I have no doubt that Mongolian politicians and central bankers will play games with their money supply just like every other country in the world. But given the absurd amount of resource wealth in Mongolia, it seems implausible that they could screw the tugrik up too badly in the long run.
Ultimately, as with most things in finance these days, it will also depend on Ben Bernanke. If he keeps easing and printing, tangible assets (or paper tied to tangible assets) will likely appreciate. That includes the tugrik, which will become one of the world’s staple commodity currencies down the road.
Next, keeping in line with the currency theme, Mark asks, “Simon, what are your thoughts on the Iraqi Dinar? I have a chance to purchase $3,000,000 worth of dinar for approximately $4,000 USD. Would this be a prudent investment? Thank you for your input, and keep up the great work.”

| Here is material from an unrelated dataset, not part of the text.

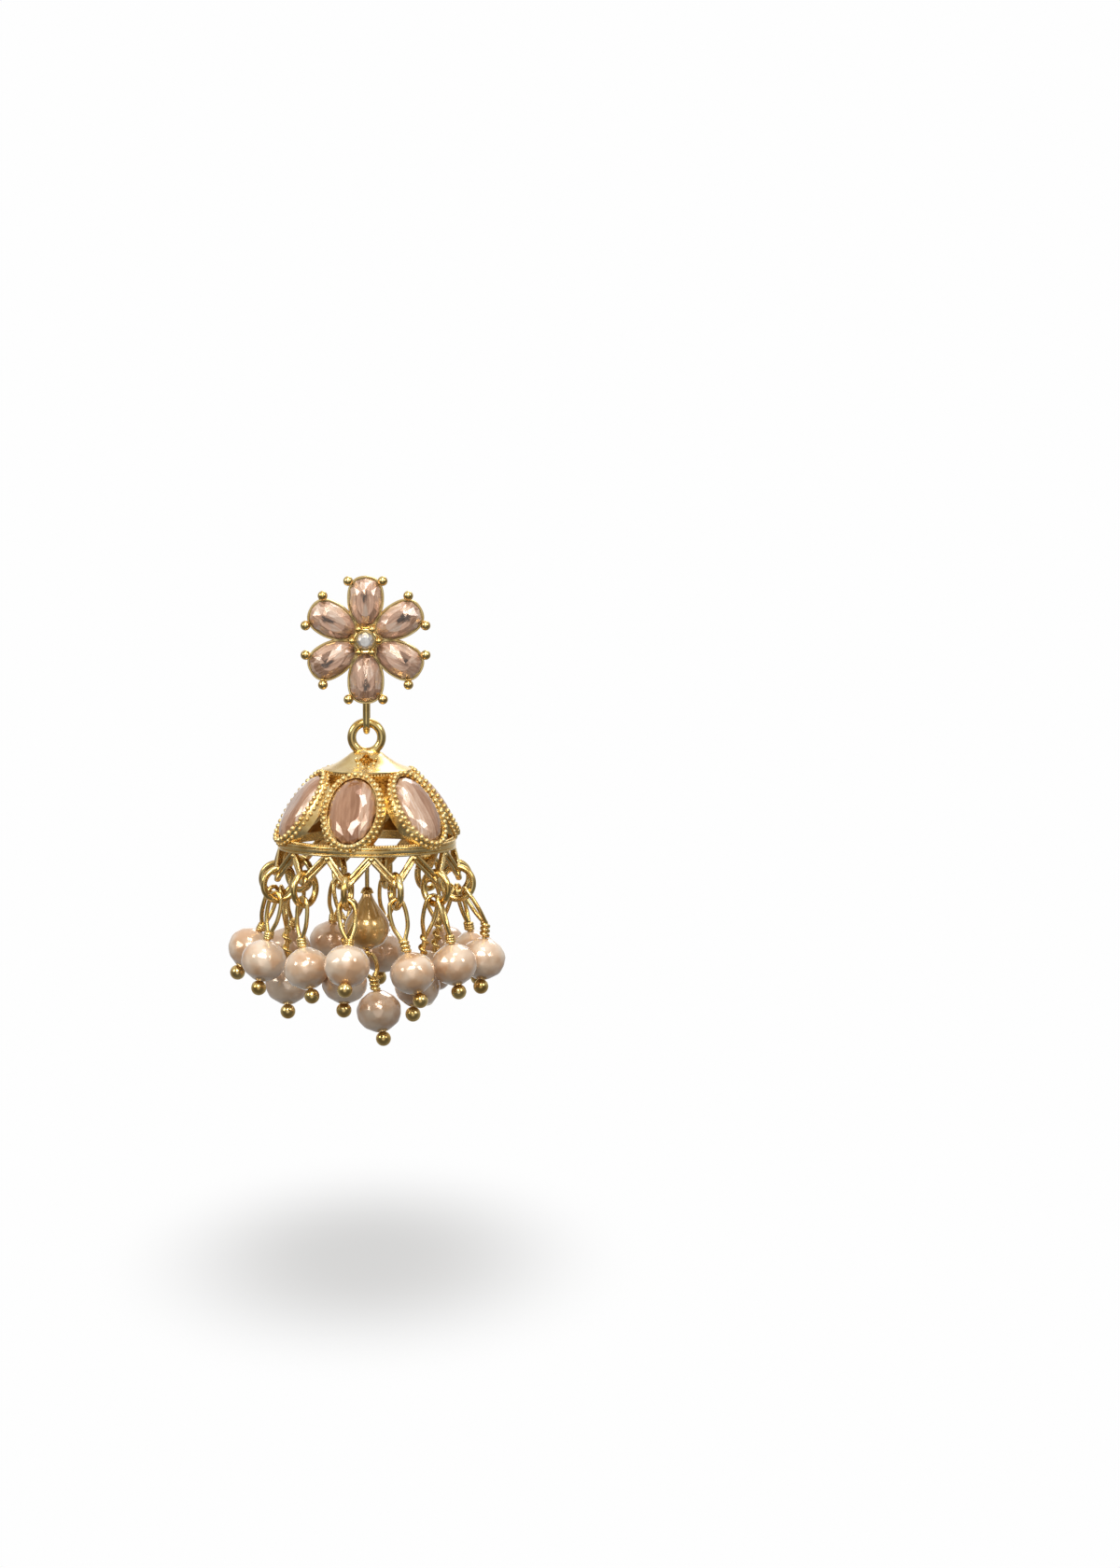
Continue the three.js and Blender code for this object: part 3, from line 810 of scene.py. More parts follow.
def jump_ring_tree(material: Material) -> NodeTreeMaker:
    """Tree that sets a round wire ring on each point of a mesh, edge on to the middle.

    Args:
        material: the rings' material.

    Returns:
        The tree, with the inputs Radius, Wire and Gap. Gap is the ring's open seam in radians.
    """
    maker = NodeTreeMaker("jump_rings")
    for name in ("Radius", "Wire", "Gap"):
        maker.number(name)
    tree, entry = maker.tree, maker.entry
    full = node(tree, "ShaderNodeMath", {"operation": "SUBTRACT"}, s0=2 * math.pi, s1=entry.outputs["Gap"])
    arc = node(
        tree,
        "GeometryNodeCurveArc",
        Resolution=56,
        Radius=entry.outputs["Radius"],
        Sweep_Angle=full.outputs[0],
    )
    section = node(tree, "GeometryNodeCurvePrimitiveCircle", Resolution=12, Radius=entry.outputs["Wire"])
    ring = node(
        tree,
        "GeometryNodeCurveToMesh",
        Curve=arc.outputs[0],
        Profile_Curve=section.outputs[0],
        Fill_Caps=True,
    )
    smooth = node(tree, "GeometryNodeSetShadeSmooth", Geometry=ring.outputs[0])
    facing = node(tree, "GeometryNodeInputNamedAttribute", {"data_type": "FLOAT_VECTOR"}, Name="ring_turn")
    dots = node(
        tree,
        "GeometryNodeInstanceOnPoints",
        Points=entry.outputs["Geometry"],
        Instance=smooth.outputs[0],
        Rotation=facing.outputs[0],
    )
    maker.finish(dots.outputs[0], material)
    return maker


def grain_tree(material: Material) -> NodeTreeMaker:
    """Tree that scatters small balls over a surface.

    Args:
        material: the grains' material.

    Returns:
        The tree, with the inputs Radius and Spacing, the least distance between grains, in metres.
    """
    maker = NodeTreeMaker("scattered_grains")
    maker.number("Radius")
    maker.number("Spacing")
    spread = node(
        maker.tree,
        "GeometryNodeDistributePointsOnFaces",
        {"distribute_method": "POISSON"},
        Mesh=maker.entry.outputs["Geometry"],
        Distance_Min=maker.entry.outputs["Spacing"],
        Density_Max=MOST_GRAINS,
        Seed=SEED,
    )
    maker.balls(spread.outputs[0], 1, material)
    return maker


class Cut:
    """A faceted stone facing -Y round the origin, whose points carry their place on it."""

    def __init__(self, outline: Callable[[float, float], Vector], sectors: int, seed: int) -> None:
        """Keep the stone's outline.

        Args:
            outline: point on the stone at an angle and a share of its size, at depth zero.
            sectors: facets round the girdle.
            seed: seed of its pavilion facets' tones and tilts.
        """
        self.outline = outline
        self.sectors = sectors
        self.random = random.Random(seed)

    def ring(self, share: float, height: float, half: bool = False) -> list[Vector]:
        """Points round the stone at a share of its size and a height above its girdle."""
        offset = 0.5 if half else 0.0
        points = []
        for k in range(self.sectors):
            flat = self.outline(2 * math.pi * (k + offset) / self.sectors, share)
            points.append(Vector((flat.x, -height, flat.z)))
        return points

    def build(self, name: str, levels: Sequence[tuple[float, float]], base: float, place: Matrix) -> Piece:
        """Make the stone with staggered rows of facets and a flat table.

        Args:
            name: the piece's name.
            levels: share and height of each row from the girdle up to the table's edge.
            base: height of the flat underside.
            place: where the stone goes.

        Returns:
            The stone with the attributes cut_place, cut_along and cut_across.
        """
        count = self.sectors
        points = [*self.ring(0.94, base), *self.ring(1.0, levels[0][1])]
        faces: list[tuple[int, ...]] = [tuple(range(count))]
        faces += [(k, (k + 1) % count, count + (k + 1) % count, count + k) for k in range(count)]
        half = False
        start = count
        for share, height in levels[1:]:
            half = not half
            points += self.ring(share, height, half)
            upper = start + count
            for k in range(count):
                after = (k + 1) % count
                faces.append((start + k, start + after, upper + (k if half else after)))
                faces.append((start + (after if half else k), upper + after, upper + k))
            start = upper
        faces.append(tuple(start + k for k in range(count)))
        shape = Shape()
        shape.points = [place @ p for p in points]
        shape.faces = faces
        piece = shape.object(name, sharp=0)
        self.mark(piece, place)
        return piece

    def mark(self, piece: Piece, place: Matrix) -> None:
        """Write each point's place on the stone and the stone's own directions for the material.

        Args:
            piece: the stone.
            place: where it was laid.
        """
        back = place.inverted()
        mesh = piece.data
        number = self.random.random() * 50
        half_x, half_z = self.outline(0, 1).x, self.outline(math.pi / 2, 1).z
        tall = half_z > half_x
        long_way, short_way = max(half_x, half_z), min(half_x, half_z)
        where = mesh.attributes.new("cut_place", "FLOAT_VECTOR", "POINT")
        for k, vertex in enumerate(mesh.vertices):
            local = back @ (vertex.co / MM)
            along, across = (local.z, local.x) if tall else (local.x, local.z)
            where.data[k].vector = (along / long_way, across / short_way, number)
        axes = (Vector((0, 0, 1)), Vector((1, 0, 0))) if tall else (Vector((1, 0, 0)), Vector((0, 0, 1)))
        for name, axis in zip(("cut_along", "cut_across"), axes):
            made = mesh.attributes.new(name, "FLOAT_VECTOR", "POINT")
            for item in made.data:
                item.vector = place.to_3x3() @ axis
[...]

Are they selling a bridge too?
Look, I know this is a really touchy subject for some folks… there’s a religious fascination with the Iraqi dinar these days. The prevailing rumor is that the Iraqi central bank is going to revalue the dinar 1:1 to the US dollar, making instant millionaires out of anyone holding the old currency.
This is a get rich quick scheme, nothing more. If you have any doubts, I encourage you to take a trip to rural Iraq and spend time with the locals there. They’ll happily sell you their dinars for hard currency. Are they all fools, trading in future millions for a few measly bucks? Or simply realists who recognize a good scam when they see it?
Decide for yourself. But at least do the research.
[Hypothetically, even if anyone holding dinars does become unimaginably wealthy, I should point out that US taxpayers who realize a profit on physical currency get taxed at ordinary rates, not on long-term capital gains. See IRC section 988 for more.]
Last, Chuck asks, “Simon, out of curiosity, do they show NFL games in Chile?”
You bet. In fact I had a bunch of friends over to my home in Santiago a few weeks ago to watch the NFC championship game over pizza and beer. We may do a repeat this Sunday.